In general, I think that DMRS graphs are easier to use than MRS graphs. You might also enjoy the PENMAN serialization of DMRS, which puts the graph in a tree-like structure such that useful relationships are encoded in a parent–child relationship. Such a serialization for your sentence might look like this:

(10002 / _refer_v_to
   :ARG1-NEQ (10001 / named
      :carg "Fassett"
      :RSTR-H-of (10000 / proper_q))
   :ARG2-NEQ (10004 / _sandstone_n_1
      :RSTR-H-of (10003 / udef_q)
      :ARG1-EQ-of (10005 / _below_p
         :ARG2-NEQ (10010 / named
            :carg "Ventana"
            :RSTR-H-of (10006 / _the_q)
            :ARG1-EQ-of (10007 / compound
               :ARG2-NEQ (10009 / named
                  :carg "LA"
                  :RSTR-H-of (10008 / proper_q))))))
   :ARG1-EQ-of (10011 / _as_p
      :ARG2-NEQ (10020 / _sandstone_n_1
         :RSTR-H-of (10012 / udef_q)
         :ARG1-EQ-of (10013 / _basal/jj_u_unknown)
         :ARG1-EQ-of (10014 / compound
            :ARG2-NEQ (10016 / named
               :carg "Cliff"
               :RSTR-H-of (10015 / proper_q)))
         :ARG1-EQ-of (10017 / compound
            :ARG2-NEQ (10019 / named_n
               :carg "House"
               :RSTR-H-of (10018 / udef_q))))))

Proper nouns

Simple proper nouns, like “Fassett” in your example, are named EPs quantified by proper_qs. Slightly more complicated are compounds, like “La Ventana”, where a compound EP joins two named EPs (and in this case, the syntactic head noun is quantified by _the_q instead of proper_q). Coordinated names (“Bill and Melinda Gates”) are more complicated. Some proper nouns include common nouns, such as “The University of Washington”, which has _university_n_1 and not named("University"), so the line starts to blur about where the proper nouns begin and end.

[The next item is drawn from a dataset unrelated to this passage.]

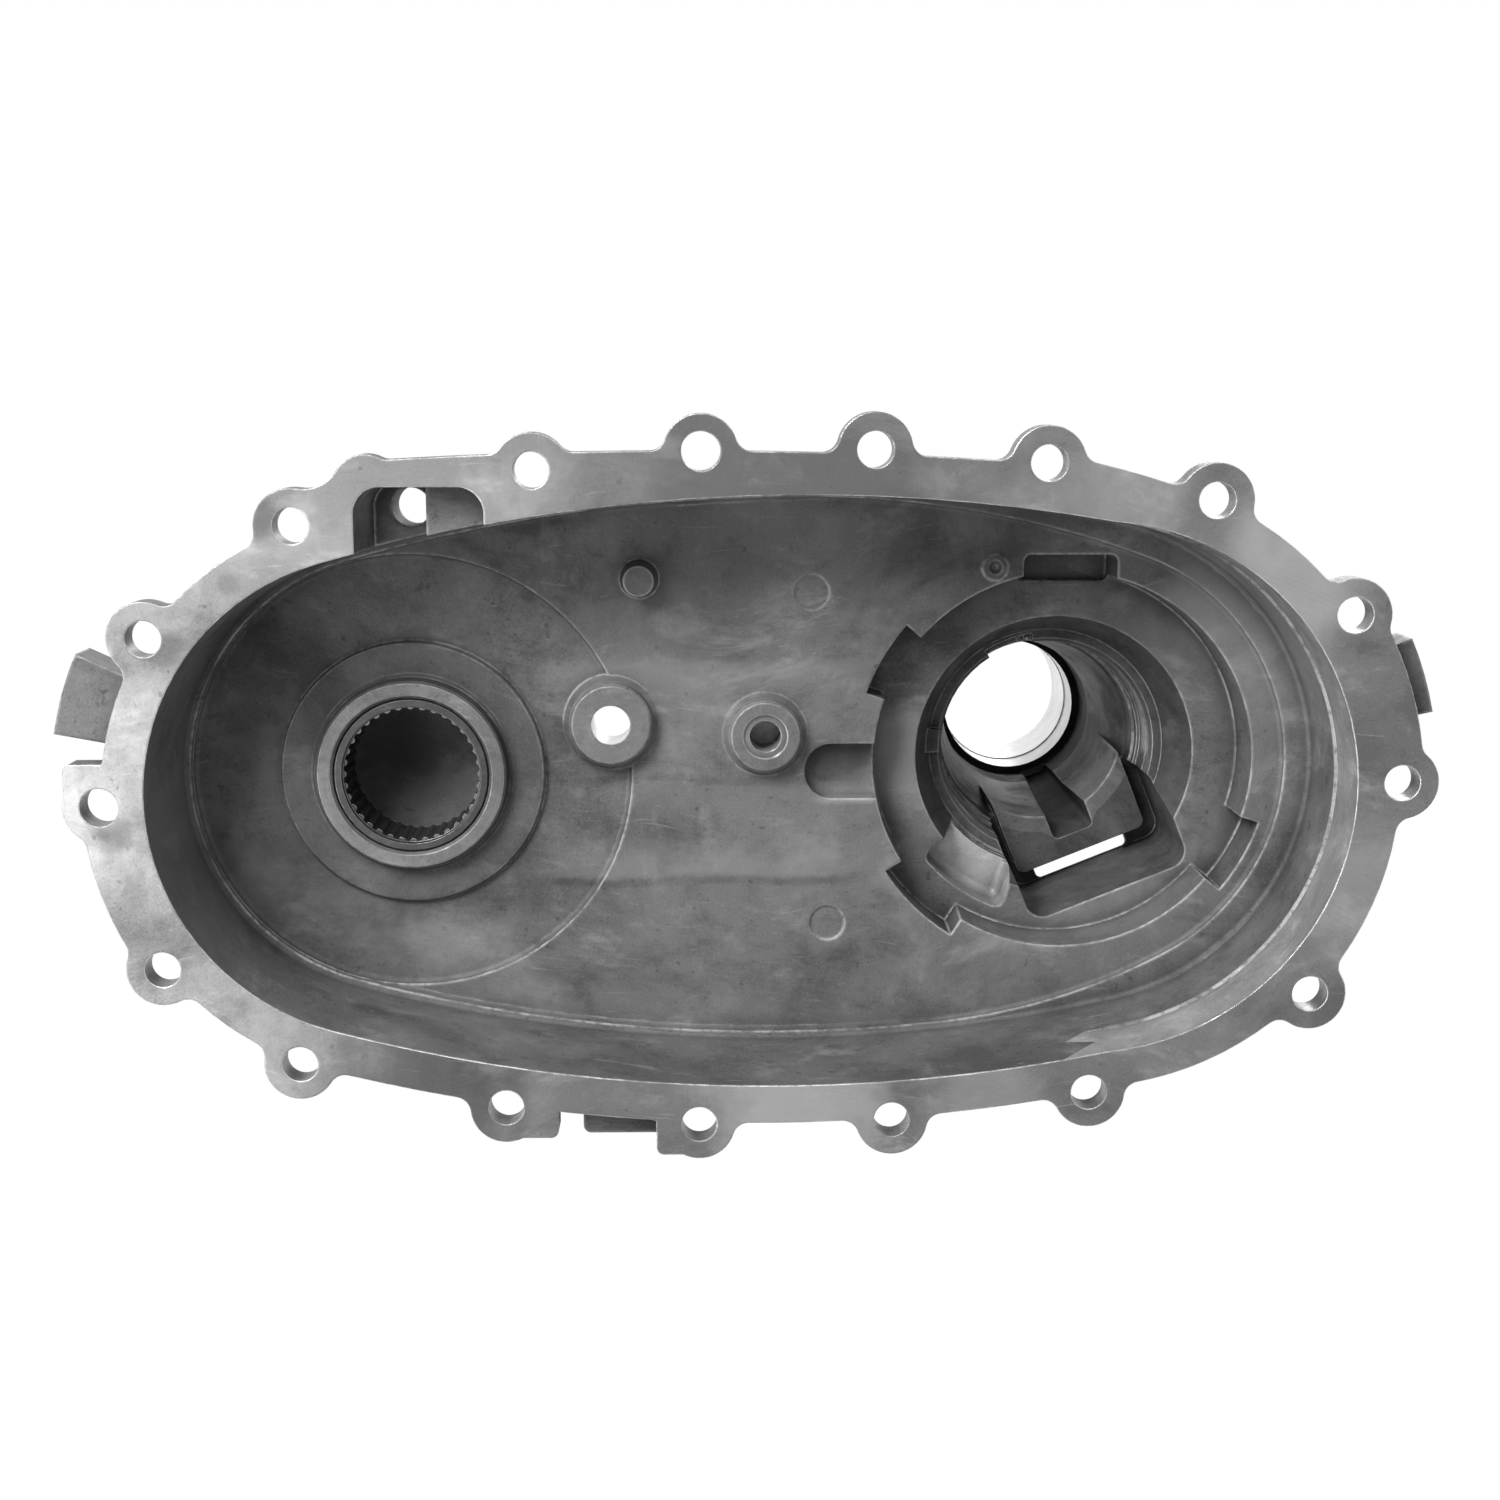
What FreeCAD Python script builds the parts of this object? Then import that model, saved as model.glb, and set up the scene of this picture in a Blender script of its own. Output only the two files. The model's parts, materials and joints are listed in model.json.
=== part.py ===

One method from a colleague of mine was to do NER with an off-the-shell system and then to project these onto the relevant EPs in the MRS. This allowed us to avoid making decisions for the above complexities, but it wasn’t always clear how to project words (tokenized with a different scheme than what the ERG uses) onto the MRSs (see this thread on the mailing list: http://lists.delph-in.net/archives/developers/2017/002537.html). Unfortunately I don’t think I have access to this code now.

You could also crawl the MRS starting from, e.g., named EPs (or things with CARGs, including mofy, dofw, etc), and traverse to acceptable nodes (to proper_q, to compound and its ARG1/ARG2, etc.).

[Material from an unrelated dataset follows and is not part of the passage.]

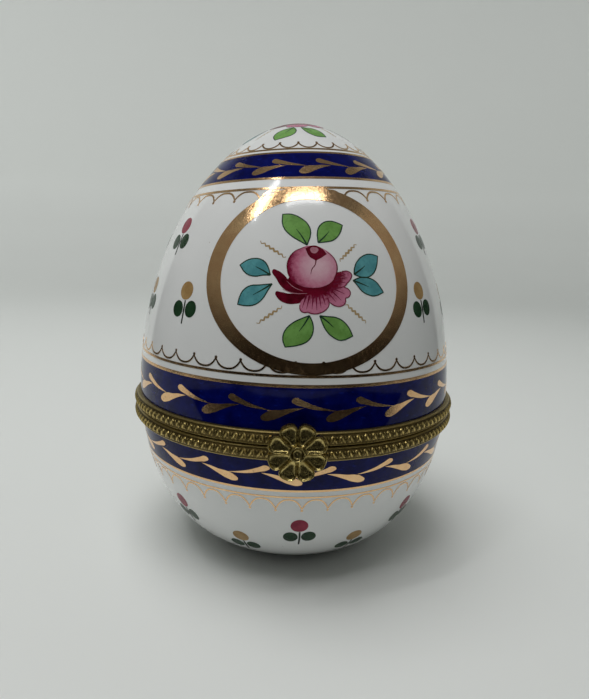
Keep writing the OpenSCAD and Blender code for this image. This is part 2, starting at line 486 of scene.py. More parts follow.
COBALT = cobalt_blue()
LOW_EDGE, HIGH_EDGE = STRIP_LOW / MM - 0.02, BELLY / MM + 0.02
for name, skin, low, high, tilt, body in (
    ("lid_cobalt_low", lid_skin, HIGH_EDGE, 39.9, STRAIGHT, "lid"),
    ("lid_cobalt_top", lid_skin, 74.4, 79.1, ASKEW, "lid"),
    ("bowl_cobalt", bowl_skin, 21.55, LOW_EDGE, STRAIGHT, "base"),
):
    finish(ring_coat(name, skin, low, high, 0.02, tilt), body, COBALT)

# %% [markdown]
# ## Gilding
# Bright gold is brushed on and fired last. It shines like metal, and a little of the ground
# shows through the grain of the brush. Thin rings run along the blue bands and beside the
# white stripes.


# %% Gold rings
def bright_gold(name, ground, grain_size, worn):
    """Gold over a ground colour, which shows where the gold is worn."""
    mat, tree, bsdf = shader(name, Specular_IOR_Level=0.5)
    grain = place_group(tree, brush_grain, Grain=grain_size, Stretch=(1.0, 1.0, 0.55))
    warm = blend_colour(spread(grain["Cloud"], 0.3, 0.7), (0.82, 0.50, 0.26), (0.90, 0.60, 0.32))
    missing = calc("MULTIPLY", grain["Thin"], worn)
    colour = blend_colour(missing, warm, ground)
    tint(bsdf, colour, spread(grain["Height"], 0.3, 0.7, 0.10, 0.26))
    wire(spread(missing, 0.0, 1.0, 1.0, 0.2), bsdf.inputs["Metallic"])
    relief(grain["Height"], bsdf, 0.012)
    return mat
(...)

For my dissertation research I had a subgraph extraction method that looked for MRS fragments that included all predicates in a given bag, plus any predicates I allowed to be included “for free”. For example, I could ask it to find the subgraph including named("La") and named("Ventana"), and allow it to include any compound nodes necessary to join the two.

Summary

There are several ways to find patterns in MRS graphs, but it’s not really “simple”. Let me know if any of the above look appealing, and maybe I can provide some more information.


#3

Thank you @goodmami! I will play with the libraries and report my progress. Actually, after reading the paper about the Searchbench (http://aclweb.org/anthology/P/P11/P11-4002.pdf), I started to think that reproduce it would be the best option for my first goal. The question is how much reproducible is it. Many details are missing in the two papers that I read so far. Does anyone know if the Searchbench code is available elsewhere? From the paper Advances in Deep Parsing of Scholarly Paper Content it seems the important piece is the PET parser ability to receive XML input with POS and NER already marked. So far I was using ACE, a new tool to investigate now! A lot of fun! :wink:


#4

Ulrich Schaefer is the primary author of the Anthology Searchbench and its back-end, called Heart of Gold (HoG). He would be able to answer your questions (although he’s not on this forum, so you’ll need to email him or the developers list for him to see the questions). You might also find some answers at these links:

I believe that ACE does not have implementations for several technologies used by HoG, such as RMRS output and some XML input formats, so PET is suggested for such a setup.

I also recall that Stephan Oepen and Milen Kouylekov worked on efficient large-scale search of EDS banks stored as RDF triples (“WeSearch”), which might do what you want:


#5

Alexandre, we (me, Kristen Howell, and Adam Rhine) have a paper (upcoming at COLING) and the associated source code where we crawl DMRS obtained with ACE to extract some of the relations. We can share it with you (though I don’t know how much help it will be for your specific purposes).


#6

Pydmrs has a matching library (https://github.com/delph-in/pydmrs/tree/master/pydmrs/matching), where you can give a query DMRS to be matched against other DMRSs.


#7

Can you share the paper?


#8

The paper is here.

If you find that you would like to set up anything similar, let me know, I can probably help (share some code etc.) We can’t share the data from that project, so, that’s a bit of an issue since some of the code assumes that particular data format. But I am sure we can figure something out.